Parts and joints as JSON
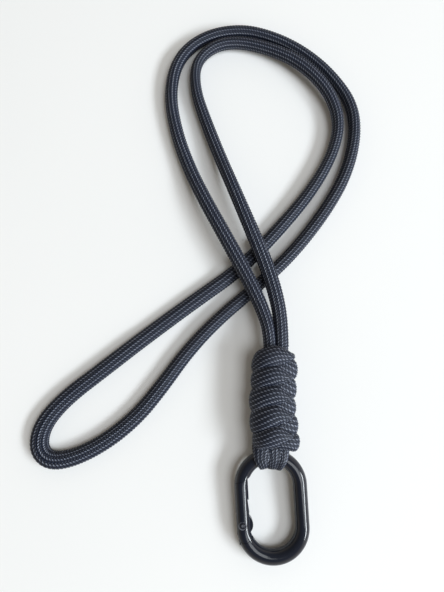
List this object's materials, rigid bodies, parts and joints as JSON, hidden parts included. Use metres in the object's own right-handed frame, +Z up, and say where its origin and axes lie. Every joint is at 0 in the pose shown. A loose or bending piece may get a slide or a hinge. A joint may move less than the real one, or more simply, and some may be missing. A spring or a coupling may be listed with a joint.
{
  "type": "neck lanyard",
  "caption": "Neck lanyard: a braided cord loop tied in a snake knot onto an oval spring-gate carabiner.",
  "frame": {"origin": "bottom centre of the box round the knot and the carabiner, on the surface that they lie on", "axes": "+Y from the carabiner to the knot and the neck loop, +Z up from the surface, +X to the right with the gate on the left"},
  "size_m": [0.1181, 0.1977, 0.0126],
  "materials": {
    "braided_cord": "braided nylon, soft sheen",
    "melted_cord": "melted nylon",
    "ring_coating": "gloss black coating",
    "rivet": "gloss black coating",
    "spring_steel": "plain"
  },
  "bodies": {
    "cord": {"neck_cord": "braided_cord", "knot_left_turn_1": "braided_cord", "knot_left_turn_2": "braided_cord", "knot_left_turn_3": "braided_cord", "knot_left_turn_4": "braided_cord", "knot_left_turn_5": "braided_cord", "knot_right_turn_1": "braided_cord", "knot_right_turn_2": "braided_cord", "knot_right_turn_3": "braided_cord", "knot_right_turn_4": "braided_cord", "knot_right_turn_5": "braided_cord", "knot_right_turn_6": "braided_cord", "core_strand_left": "braided_cord", "core_strand_right": "braided_cord", "bar_loop_left": "braided_cord", "bar_loop_right": "braided_cord", "cord_end_left": "melted_cord", "cord_end_right": "melted_cord"},
    "carabiner": {"carabiner_frame": "ring_coating"},
    "gate": {"carabiner_gate": "ring_coating", "gate_pivot_pin": "rivet", "gate_spring": "spring_steel"},
    "plunger": {"gate_plunger": "spring_steel"}
  },
  "joints": [
    {"name": "carabiner_swing", "type": "hinge", "parent": "cord", "child": "carabiner", "pos_m": [-0.00085, -0.00085, 0.00428], "axis": [-0.9986, -0.0523, 0], "range_deg": [-85, 85], "deforming": ["bar_loop_left", "bar_loop_right"]},
    {"name": "gate_hinge", "type": "hinge", "parent": "carabiner", "child": "gate", "pos_m": [-0.01001, -0.02292, 0.00305], "axis": [-0.003, 0.0568, -0.9984], "range_deg": [0, 28], "stiffness_Nm_per_rad": 0.1, "springref_deg": -20.05},
    {"name": "plunger_slide", "type": "slide", "parent": "gate", "child": "plunger", "axis": [-0.0523, 0.997, 0.0569], "range_m": [0, 0.0007], "deforming": ["gate_spring"]}
  ],
  "couplings": [
    {"joint": "plunger_slide", "follows": "gate_hinge", "m_per_rad": 0.00132}
  ]
}
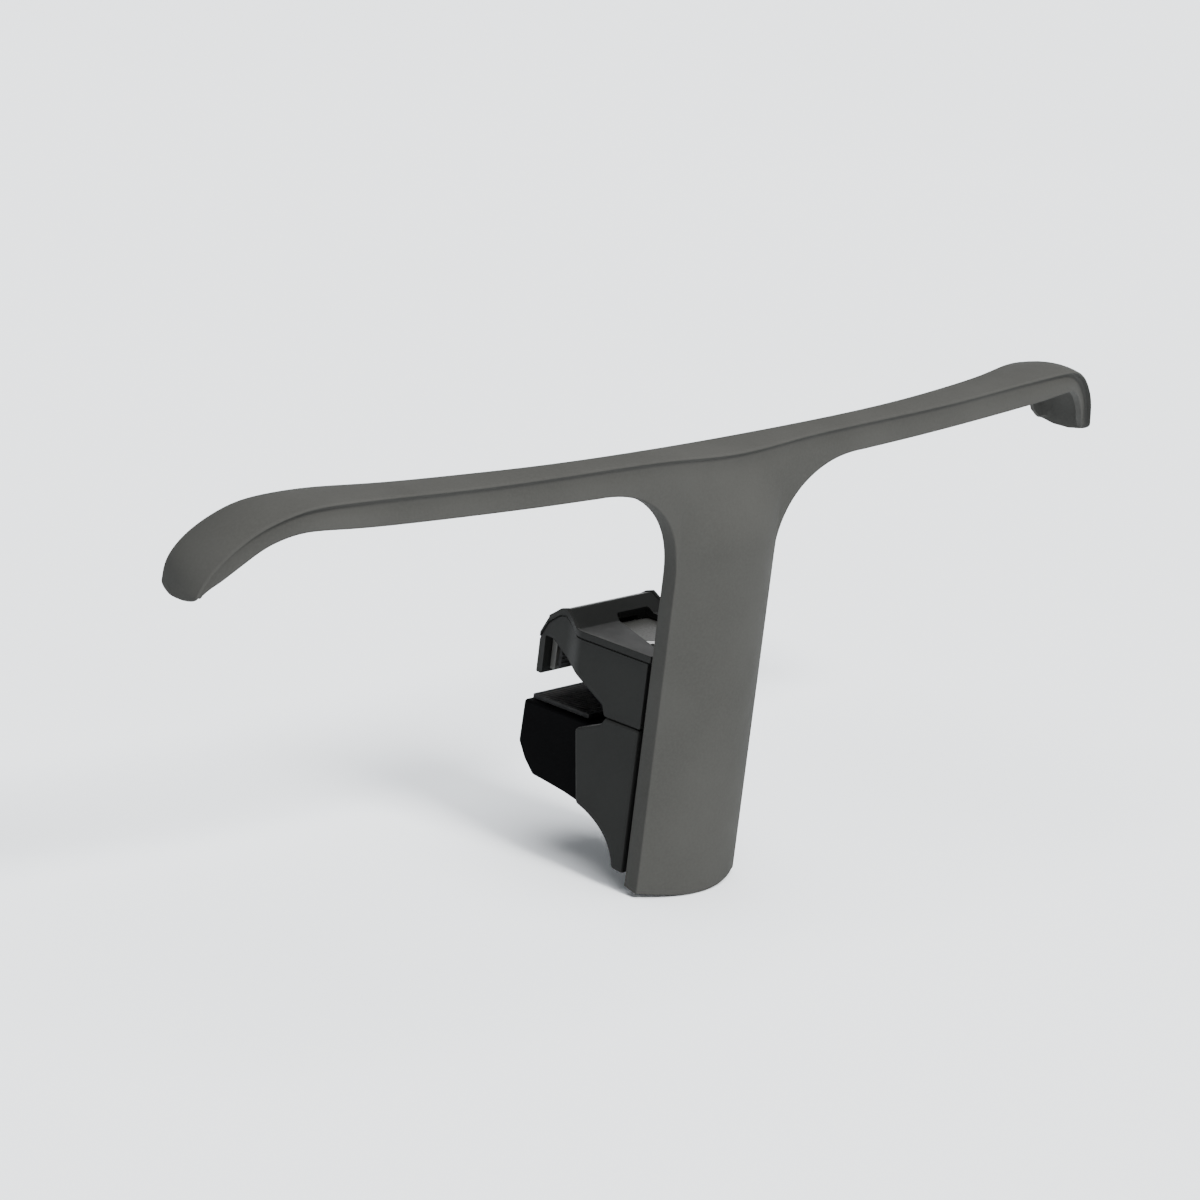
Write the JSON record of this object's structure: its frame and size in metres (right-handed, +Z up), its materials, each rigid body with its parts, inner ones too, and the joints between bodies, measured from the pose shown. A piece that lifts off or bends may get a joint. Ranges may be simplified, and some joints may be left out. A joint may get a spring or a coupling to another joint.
{
  "type": "chair back coat hanger",
  "caption": "T-shaped jacket hanger with drooping shoulder arms on a stem, and a screw clamp that grips the top rail of an office chair's back.",
  "frame": {"origin": "middle of the hook's flat pad, where it rests on top of the chair's back rail", "axes": "+X to the right seen from behind the chair, +Y towards the seat, +Z up along the stem"},
  "size_m": [0.4318, 0.068, 0.1492],
  "materials": {
    "hanger_plastic": "fine textured warm grey moulding",
    "shroud_plastic": "near-black textured moulding",
    "jaw_plastic": "black glass-filled moulding",
    "rubber": "matte black",
    "steel": "zinc plated",
    "core_steel": "dark grey powder coat",
    "brass": "knurled"
  },
  "bodies": {
    "bracket": {"hanger_frame": "hanger_plastic", "stem_front_cover": "hanger_plastic", "bracket_upper": "shroud_plastic", "bracket_lower": "shroud_plastic", "steel_core": "core_steel", "hook_top_pad": "rubber", "saddle_pad": "rubber", "nose_pad": "rubber", "stem_insert_1": "brass", "stem_insert_2": "brass", "stem_insert_3": "brass", "stem_insert_4": "brass", "stem_screw_1": "steel", "stem_screw_2": "steel", "stem_screw_3": "steel", "stem_screw_4": "steel", "cover_screw_lower": "steel", "cover_screw_upper": "steel", "shroud_screw_lower_left": "steel", "shroud_screw_lower_right": "steel", "shroud_screw_upper_left": "steel", "shroud_screw_upper_right": "steel"},
    "jaw": {"clamp_jaw": "jaw_plastic", "jaw_pad": "rubber", "clamp_nut_left": "steel", "clamp_nut_right": "steel"},
    "left_screw": {"clamp_screw_left": "steel", "screw_collar_left": "steel"},
    "right_screw": {"clamp_screw_right": "steel", "screw_collar_right": "steel"}
  },
  "joints": [
    {"name": "left_screw_turn", "type": "hinge", "parent": "bracket", "child": "left_screw", "pos_m": [-0.0065, -0.0284, 0.0037], "axis": [0, 0, 1], "range_deg": [0, 4500]},
    {"name": "right_screw_turn", "type": "hinge", "parent": "bracket", "child": "right_screw", "pos_m": [0.0065, -0.0284, 0.0037], "axis": [0, 0, 1], "range_deg": [0, 4500]},
    {"name": "jaw_slide", "type": "slide", "parent": "bracket", "child": "jaw", "axis": [0, 0, -1], "range_m": [0, 0.01]}
  ],
  "couplings": [
    {"joint": "left_screw_turn", "follows": "jaw_slide", "rad_per_m": 7854},
    {"joint": "right_screw_turn", "follows": "jaw_slide", "rad_per_m": 7854}
  ]
}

(What is required):
Using the entries above, return each line in which the word "bodies" occurs.

(Output of the task):
List this object's materials, rigid bodies, parts and joints as JSON, hidden parts included. Use metres in the object's own right-handed frame, +Z up, and say where its origin and axes lie. Every joint is at 0 in the pose shown. A loose or bending piece may get a slide or a hinge. A joint may move less than the real one, or more simply, and some may be missing. A spring or a coupling may be listed with a joint.
  "bodies": {
Write the JSON record of this object's structure: its frame and size in metres (right-handed, +Z up), its materials, each rigid body with its parts, inner ones too, and the joints between bodies, measured from the pose shown. A piece that lifts off or bends may get a joint. Ranges may be simplified, and some joints may be left out. A joint may get a spring or a coupling to another joint.
  "bodies": {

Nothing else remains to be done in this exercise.